*** Given data ***

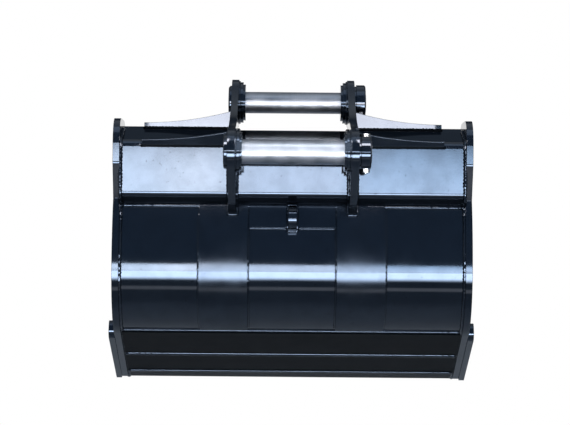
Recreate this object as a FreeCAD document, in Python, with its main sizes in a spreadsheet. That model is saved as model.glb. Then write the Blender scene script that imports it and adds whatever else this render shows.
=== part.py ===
"""Excavator rock bucket with its two hanger pins, as separate welded plates.

X runs to the right, Y away from the viewer, who stands behind the bucket, and Z up.
The origin is the middle of the upper pin's axis. Outlines lie in the YZ plane.
Lengths are in millimetres and angles in degrees.
"""
import FreeCAD
import Part
import Sketcher
import os

Vector = FreeCAD.Vector
OUT_DIR = "parts"
SIDES = (("left", -1), ("right", 1))

# Driving sizes: alias, value, what it is
SIZES = [
    # Pins and their fits
    ("dipper_pin_dia", 60, "upper pin diameter"),
    ("link_pin_dia", 65, "lower pin diameter"),
    ("pin_clearance", 0.15, "radial clearance of a pin in its bore"),
    ("link_pin_back", 290, "lower pin behind the upper pin"),
    ("link_pin_drop", 151, "lower pin below the upper pin"),
    ("pin_side_play", 0.5, "gap between an ear and a pin head or shim"),
    ("pin_chamfer", 3, "chamfer at the plain end of a pin"),
    ("dipper_head_dia", 94, "upper pin head diameter"),
    ("dipper_head_thickness", 9, "upper pin head thickness"),
    ("dipper_head_chamfer", 4, "bevel round the upper pin head"),
    ("link_head_dia", 91, "lower pin head diameter"),
    ("link_head_thickness", 10, "lower pin head thickness"),
    ("link_head_chamfer", 2, "bevel round the lower pin head"),
    ("shim_thickness", 5, "shim between the right ear and the collar"),
    ("dipper_shim_dia", 95, "upper shim diameter"),
    ("link_shim_dia", 82, "lower shim diameter"),
    ("dipper_collar_dia", 103, "upper collar diameter"),
    ("link_collar_dia", 90, "lower collar diameter"),
    ("collar_width", 26, "width of a collar along its pin"),
    ("collar_chamfer", 3, "bevel at the outer end of a collar"),
    ("pin_end_stand", 2, "plain end of a pin past its collar"),
    ("bolt_dia", 12, "through bolt diameter"),
    ("bolt_clearance", 0.5, "radial clearance of a bolt in its hole"),
    ("bolt_head_flats", 19, "width across the flats of head and nut"),
    ("bolt_head_height", 7.5, "bolt head height"),
    ("bolt_end_stand", 3, "bolt end past its nut"),
    ("nut_height", 10, "nut height"),
    ("flat_depth", 3, "flat milled on a collar for a head or nut"),
    ("dipper_bolt_angle", 40, "lean of the upper bolt from upright"),
    ("link_bolt_angle", 0, "lean of the lower bolt from upright"),
    # Ears and bosses
    ("ear_gap", 302, "clear distance between the ears"),
    ("ear_thickness", 20, "ear plate thickness"),
    ("dipper_lobe_radius", 64, "ear edge round the upper pin"),
    ("link_lobe_radius", 60, "ear edge round the lower pin"),
    ("lobe_split_angle", 30, "where the upper lobe's outline is split"),
    ("ear_saddle_radius", 400, "hollow of the ear's top edge"),
    ("ear_toe_on_shell", 3, "ear toe above the start of the shell's arc"),
    ("ear_toe_thickness", 12, "thickness of the ear's toe"),
    ("boss_dia", 114, "boss diameter"),
    ("boss_thickness", 12, "boss thickness"),
    ("boss_step_dia", 101, "diameter of the boss's thinner step"),
    ("boss_step_thickness", 6, "thickness of the boss's thinner step"),
    # Wrapper
    ("shell_thickness", 14, "rolled wrapper thickness"),
    ("back_radius", 430, "outer radius of the back"),
    ("back_behind", 215, "rearmost line of the back behind the upper pin"),
    ("back_centre_drop", 468, "centre of the back's arc, below the pin"),
    ("back_top_angle", 20, "where the back's arc ends, above its centre"),
    ("heel_radius", 180, "outer radius of the heel"),
    ("heel_end_angle", 65, "where the heel's arc ends, below its centre"),
    ("floor_length", 190, "flat floor from the heel to the cutting edge"),
    # Side plates
    ("inner_width", 924, "width between the side plates at the gauge line"),
    ("gauge_back", 230, "gauge line behind the upper pin"),
    ("side_taper", 2.7, "flare of each side plate towards the mouth"),
    ("side_thickness", 18, "side plate thickness"),
    ("side_stand", 12, "side plate standing past the wrapper"),
    ("side_top_drop", 57, "top edge below the upper pin"),
    ("side_top_front", 10, "front top corner past the upper pin"),
    ("side_top_radius", 70, "rounding of the front top corner"),
    ("side_rear_radius", 70, "rounding of the rear top corner"),
    ("side_turn_drop", 180, "where the rear edge turns in"),
    ("side_turn_radius", 20, "rounding of that turn"),
    ("side_waist_angle", 26, "where the rear edge joins the back's arc"),
    ("side_lip_along", 375, "side plate along the floor"),
    # Torsion box
    ("box_thickness", 12, "folded box plate thickness"),
    ("panel_back", 205, "rear panel behind the upper pin"),
    ("roof_bend_drop", 120.4, "bend of roof and panel below the pin"),
    ("roof_slope", 18, "slope of the roof"),
    ("roof_past_shell", 5.0737, "roof past the wrapper's inner top edge"),
    ("panel_foot_drop", 264, "lower bend of the panel below the pin"),
    ("return_angle", 45, "turn of the return under the panel"),
    ("box_bend_radius", 20, "outer bend radius"),
    ("box_end_thickness", 10, "plate that closes an end of the box"),
    ("lip_bar_width", 33, "bar along the front of the roof"),
    ("lip_bar_thickness", 25, "thickness of that bar"),
    # Gussets
    ("gusset_thickness", 12, "gusset plate thickness"),
    ("front_gusset_length", 240, "front gusset out from the ear"),
    ("front_gusset_inset", 3, "front gusset behind the front bar's edge"),
    ("front_gusset_low", 15, "front gusset height at its outer end"),
    ("front_gusset_high", 48, "front gusset height at the ear"),
    ("front_gusset_radius", 900, "hollow of the front gusset's edge"),
    ("rear_gusset_length", 233, "rear gusset out from the ear"),
    ("rear_gusset_behind", 4, "rear gusset behind the roof's corner"),
    ("rear_gusset_low", 4, "rear gusset over the roof at its outer end"),
    ("rear_gusset_high", 27, "rear gusset over the roof at the ear"),
    ("rear_gusset_radius", 1200, "hollow of the rear gusset's edge"),
    # Wear parts on the back
    ("strip_thickness", 11, "wear strip thickness"),
    ("strip_width", 130, "wear strip width"),
    ("strip_centre", 184, "wear strip centre from the middle"),
    ("strip_under_return", 4, "wear strip top below the return's end"),
    ("strip_end_angle", 58, "wear strip end round the heel"),
    # Lifting eye
    ("eye_thickness", 22, "lifting eye plate thickness"),
    ("eye_hole_dia", 30, "lifting eye hole"),
    ("eye_stand", 31, "eye hole centre out from the wrapper"),
    ("eye_hole_angle", 18, "eye hole centre round the back's arc"),
    ("eye_radius", 31, "rounded end of the eye"),
    ("eye_under_return", 2, "eye foot below the return's end"),
    ("eye_low_angle", 14.7, "eye foot round the back's arc"),
    ("pad_thickness", 7, "doubler plate thickness"),
    ("pad_gap", 3, "gap between a doubler plate and a wear strip"),
    ("pad_under_return", 4, "doubler top below the return's end"),
    ("pad_low_angle", 15.7, "doubler foot round the back's arc"),
    # Lip
    ("wear_start", 6, "lip wear plate from the heel's end"),
    ("wear_end", 175, "lip wear plate front edge"),
    ("wear_thickness", 8, "lip wear plate thickness"),
    ("edge_thickness", 22, "cutting edge thickness"),
    ("edge_tip_along", 408, "tip of the cutting edge along the floor"),
    ("edge_bevel", 78, "length of the bevel at the tip"),
    ("edge_nose", 14, "thickness left at the tip"),
    # Side cutters
    ("cutter_thickness", 16, "side cutter thickness"),
    ("cutter_stand", 16, "side cutter standing past the floor"),
    ("cutter_heel_along", 12, "side cutter heel along the floor"),
    ("cutter_tip_along", 402, "side cutter tip along the floor"),
    ("cutter_front_stand", 14, "side cutter standing past the mouth edge"),
    ("cutter_reach", 330, "side cutter up the mouth edge"),
    ("cutter_width", 95, "side cutter width"),
    ("cutter_heel_height", 48, "side cutter height at its heel"),
    ("cutter_inner_along", 190, "its inner corner up the mouth edge"),
    ("cutter_inner_depth", 125, "that corner back from its front edge"),
    ("cutter_radius", 22, "rounding of its corners"),
    ("cutter_tip_radius", 11, "rounding of its tip"),
    ("cutter_inner_radius", 44, "rounding of its inner corner"),
    # Trimming
    ("gusset_cut", 80, "reach of the cut that fits a gusset to the roof"),
]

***

Given instruction >> From the first line above through the line that contains "separate welded plates.", quote each line exactly. Output nothing more.

Final answer >>
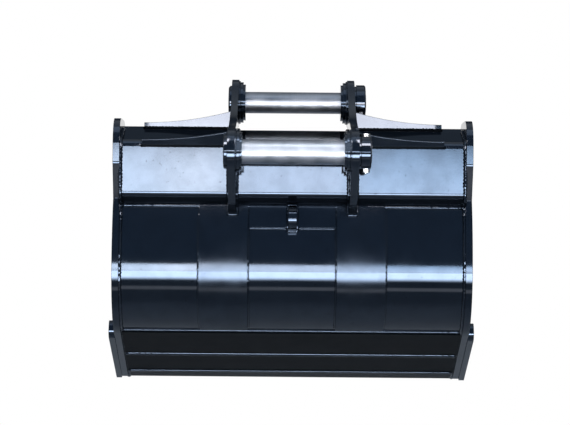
Recreate this object as a FreeCAD document, in Python, with its main sizes in a spreadsheet. That model is saved as model.glb. Then write the Blender scene script that imports it and adds whatever else this render shows.
=== part.py ===
"""Excavator rock bucket with its two hanger pins, as separate welded plates.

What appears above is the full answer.